Reproduce exactly the lines from the one containing "stitch_holes = stitch_hole_cutter()" through the one containing "plate's turns and", both included, and nothing else.
┏━━
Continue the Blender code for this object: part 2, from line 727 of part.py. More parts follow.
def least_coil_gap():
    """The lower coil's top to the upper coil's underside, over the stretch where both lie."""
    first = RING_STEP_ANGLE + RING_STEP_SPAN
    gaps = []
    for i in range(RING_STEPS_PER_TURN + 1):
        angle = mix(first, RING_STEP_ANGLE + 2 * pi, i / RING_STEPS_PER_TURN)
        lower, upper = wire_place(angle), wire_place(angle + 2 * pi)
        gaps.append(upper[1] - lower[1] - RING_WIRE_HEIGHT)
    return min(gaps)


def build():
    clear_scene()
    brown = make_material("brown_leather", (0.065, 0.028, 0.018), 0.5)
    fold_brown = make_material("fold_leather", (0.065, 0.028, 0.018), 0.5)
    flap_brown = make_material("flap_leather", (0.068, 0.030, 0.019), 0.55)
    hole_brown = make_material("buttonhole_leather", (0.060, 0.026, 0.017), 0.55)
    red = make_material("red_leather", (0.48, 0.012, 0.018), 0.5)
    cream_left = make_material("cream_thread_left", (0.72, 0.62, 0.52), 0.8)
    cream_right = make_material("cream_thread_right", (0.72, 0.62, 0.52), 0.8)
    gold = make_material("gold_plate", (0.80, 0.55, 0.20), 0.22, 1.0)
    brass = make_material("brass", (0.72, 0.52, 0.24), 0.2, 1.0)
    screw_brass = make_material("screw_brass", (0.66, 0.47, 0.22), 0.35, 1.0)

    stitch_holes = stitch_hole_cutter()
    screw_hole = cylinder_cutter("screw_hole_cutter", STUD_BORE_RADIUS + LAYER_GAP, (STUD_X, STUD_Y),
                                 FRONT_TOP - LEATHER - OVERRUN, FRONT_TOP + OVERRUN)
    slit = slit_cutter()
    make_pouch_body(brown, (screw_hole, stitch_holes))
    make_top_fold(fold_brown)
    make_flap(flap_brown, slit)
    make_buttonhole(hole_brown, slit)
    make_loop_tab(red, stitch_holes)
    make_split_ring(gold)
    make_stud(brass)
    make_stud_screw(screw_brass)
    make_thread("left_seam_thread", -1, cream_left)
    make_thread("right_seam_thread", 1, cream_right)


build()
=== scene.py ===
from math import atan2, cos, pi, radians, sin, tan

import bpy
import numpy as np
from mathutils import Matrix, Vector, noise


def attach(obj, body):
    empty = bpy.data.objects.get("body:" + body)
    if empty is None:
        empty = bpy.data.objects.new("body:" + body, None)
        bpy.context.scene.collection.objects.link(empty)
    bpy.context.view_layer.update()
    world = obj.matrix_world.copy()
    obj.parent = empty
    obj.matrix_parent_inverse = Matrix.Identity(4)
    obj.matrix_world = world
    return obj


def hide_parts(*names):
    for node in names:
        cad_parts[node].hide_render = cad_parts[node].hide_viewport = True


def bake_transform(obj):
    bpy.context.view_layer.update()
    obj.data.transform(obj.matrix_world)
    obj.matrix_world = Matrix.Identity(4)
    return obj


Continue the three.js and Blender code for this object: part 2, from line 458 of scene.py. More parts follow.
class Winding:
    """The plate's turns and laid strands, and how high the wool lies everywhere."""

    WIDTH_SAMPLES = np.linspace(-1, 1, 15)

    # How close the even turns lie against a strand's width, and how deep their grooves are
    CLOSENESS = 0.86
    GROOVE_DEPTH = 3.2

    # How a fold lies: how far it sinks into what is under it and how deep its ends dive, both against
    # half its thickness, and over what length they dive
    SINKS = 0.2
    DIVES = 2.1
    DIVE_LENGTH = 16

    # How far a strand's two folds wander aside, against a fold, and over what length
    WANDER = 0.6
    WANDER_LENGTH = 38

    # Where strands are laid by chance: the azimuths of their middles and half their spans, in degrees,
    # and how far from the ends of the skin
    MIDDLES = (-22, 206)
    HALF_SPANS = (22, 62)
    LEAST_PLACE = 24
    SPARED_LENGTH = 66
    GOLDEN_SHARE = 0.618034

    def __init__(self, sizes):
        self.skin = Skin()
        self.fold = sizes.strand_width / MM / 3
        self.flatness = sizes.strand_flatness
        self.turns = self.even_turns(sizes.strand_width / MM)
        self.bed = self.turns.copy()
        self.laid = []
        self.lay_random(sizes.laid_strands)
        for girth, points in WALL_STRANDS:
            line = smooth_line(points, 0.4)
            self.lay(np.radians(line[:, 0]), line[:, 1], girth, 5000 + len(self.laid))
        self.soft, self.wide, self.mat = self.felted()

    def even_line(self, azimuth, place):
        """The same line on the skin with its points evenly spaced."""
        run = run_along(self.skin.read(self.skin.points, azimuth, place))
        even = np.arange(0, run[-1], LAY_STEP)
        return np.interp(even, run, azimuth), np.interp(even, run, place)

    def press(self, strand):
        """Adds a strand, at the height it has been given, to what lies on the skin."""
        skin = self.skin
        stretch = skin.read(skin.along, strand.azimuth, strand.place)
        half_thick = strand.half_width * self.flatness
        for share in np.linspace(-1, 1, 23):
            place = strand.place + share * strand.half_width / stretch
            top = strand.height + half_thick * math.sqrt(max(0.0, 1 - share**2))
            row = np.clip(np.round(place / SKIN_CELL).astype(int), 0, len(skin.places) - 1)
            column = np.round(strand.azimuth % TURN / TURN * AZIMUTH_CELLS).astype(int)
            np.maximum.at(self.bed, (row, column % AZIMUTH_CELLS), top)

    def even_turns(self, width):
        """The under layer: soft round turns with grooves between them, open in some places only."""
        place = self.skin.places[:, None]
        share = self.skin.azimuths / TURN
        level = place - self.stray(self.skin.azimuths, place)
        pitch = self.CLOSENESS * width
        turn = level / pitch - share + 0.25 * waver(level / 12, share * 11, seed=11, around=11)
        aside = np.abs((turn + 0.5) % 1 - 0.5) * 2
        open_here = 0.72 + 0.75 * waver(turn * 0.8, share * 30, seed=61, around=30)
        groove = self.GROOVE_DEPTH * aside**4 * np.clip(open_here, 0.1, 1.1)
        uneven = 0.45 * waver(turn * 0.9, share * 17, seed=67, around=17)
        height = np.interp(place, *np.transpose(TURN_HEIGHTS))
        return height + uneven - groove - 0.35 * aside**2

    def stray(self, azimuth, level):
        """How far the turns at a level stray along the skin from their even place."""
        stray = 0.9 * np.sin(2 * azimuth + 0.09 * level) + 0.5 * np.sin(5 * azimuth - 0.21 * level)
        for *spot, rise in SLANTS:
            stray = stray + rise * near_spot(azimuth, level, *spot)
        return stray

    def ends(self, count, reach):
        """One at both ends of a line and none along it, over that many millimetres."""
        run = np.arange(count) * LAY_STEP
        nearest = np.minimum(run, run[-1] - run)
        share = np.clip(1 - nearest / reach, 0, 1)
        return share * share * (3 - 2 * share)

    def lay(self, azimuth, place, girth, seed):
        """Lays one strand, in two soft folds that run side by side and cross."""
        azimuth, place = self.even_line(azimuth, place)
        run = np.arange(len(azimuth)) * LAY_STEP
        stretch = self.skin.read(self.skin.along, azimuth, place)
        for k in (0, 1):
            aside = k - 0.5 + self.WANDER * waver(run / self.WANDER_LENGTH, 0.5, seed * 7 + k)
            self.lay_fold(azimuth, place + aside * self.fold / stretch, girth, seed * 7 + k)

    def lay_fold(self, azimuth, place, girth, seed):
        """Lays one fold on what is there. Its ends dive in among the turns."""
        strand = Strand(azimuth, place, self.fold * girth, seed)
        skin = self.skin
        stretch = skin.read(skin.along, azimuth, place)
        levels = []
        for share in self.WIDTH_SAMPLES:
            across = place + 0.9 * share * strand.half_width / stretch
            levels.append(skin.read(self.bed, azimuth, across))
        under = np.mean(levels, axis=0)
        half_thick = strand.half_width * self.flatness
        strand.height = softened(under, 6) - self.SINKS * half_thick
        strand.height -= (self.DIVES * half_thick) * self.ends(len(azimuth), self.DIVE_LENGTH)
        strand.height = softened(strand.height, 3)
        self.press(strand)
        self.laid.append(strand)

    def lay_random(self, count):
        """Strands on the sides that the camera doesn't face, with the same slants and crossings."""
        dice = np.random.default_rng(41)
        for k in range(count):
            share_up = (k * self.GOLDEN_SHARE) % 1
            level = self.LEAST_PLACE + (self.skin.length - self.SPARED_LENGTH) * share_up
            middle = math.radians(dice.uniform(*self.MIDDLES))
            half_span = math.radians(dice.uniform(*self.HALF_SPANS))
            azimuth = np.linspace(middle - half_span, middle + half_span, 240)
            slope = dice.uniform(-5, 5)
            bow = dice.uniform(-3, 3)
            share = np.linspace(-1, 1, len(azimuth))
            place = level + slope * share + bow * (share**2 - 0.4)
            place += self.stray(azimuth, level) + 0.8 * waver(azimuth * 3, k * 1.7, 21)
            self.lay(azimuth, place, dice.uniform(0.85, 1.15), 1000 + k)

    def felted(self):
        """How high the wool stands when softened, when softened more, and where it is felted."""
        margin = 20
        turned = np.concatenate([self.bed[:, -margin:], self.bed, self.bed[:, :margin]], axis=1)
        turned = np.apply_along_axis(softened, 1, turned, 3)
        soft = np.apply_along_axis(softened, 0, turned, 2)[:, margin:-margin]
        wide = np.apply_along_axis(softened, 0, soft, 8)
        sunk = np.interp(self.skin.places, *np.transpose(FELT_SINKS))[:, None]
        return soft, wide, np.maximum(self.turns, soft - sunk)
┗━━
• **Answer to the exercise**:
    stitch_holes = stitch_hole_cutter()
    screw_hole = cylinder_cutter("screw_hole_cutter", STUD_BORE_RADIUS + LAYER_GAP, (STUD_X, STUD_Y),
                                 FRONT_TOP - LEATHER - OVERRUN, FRONT_TOP + OVERRUN)
    slit = slit_cutter()
    make_pouch_body(brown, (screw_hole, stitch_holes))
    make_top_fold(fold_brown)
    make_flap(flap_brown, slit)
    make_buttonhole(hole_brown, slit)
    make_loop_tab(red, stitch_holes)
    make_split_ring(gold)
    make_stud(brass)
    make_stud_screw(screw_brass)
    make_thread("left_seam_thread", -1, cream_left)
    make_thread("right_seam_thread", 1, cream_right)


build()
=== scene.py ===
from math import atan2, cos, pi, radians, sin, tan

import bpy
import numpy as np
from mathutils import Matrix, Vector, noise


def attach(obj, body):
    empty = bpy.data.objects.get("body:" + body)
    if empty is None:
        empty = bpy.data.objects.new("body:" + body, None)
        bpy.context.scene.collection.objects.link(empty)
    bpy.context.view_layer.update()
    world = obj.matrix_world.copy()
    obj.parent = empty
    obj.matrix_parent_inverse = Matrix.Identity(4)
    obj.matrix_world = world
    return obj


def hide_parts(*names):
    for node in names:
        cad_parts[node].hide_render = cad_parts[node].hide_viewport = True


def bake_transform(obj):
    bpy.context.view_layer.update()
    obj.data.transform(obj.matrix_world)
    obj.matrix_world = Matrix.Identity(4)
    return obj


Continue the three.js and Blender code for this object: part 2, from line 458 of scene.py. More parts follow.
class Winding:
    """The plate's turns and laid strands, and how high the wool lies everywhere."""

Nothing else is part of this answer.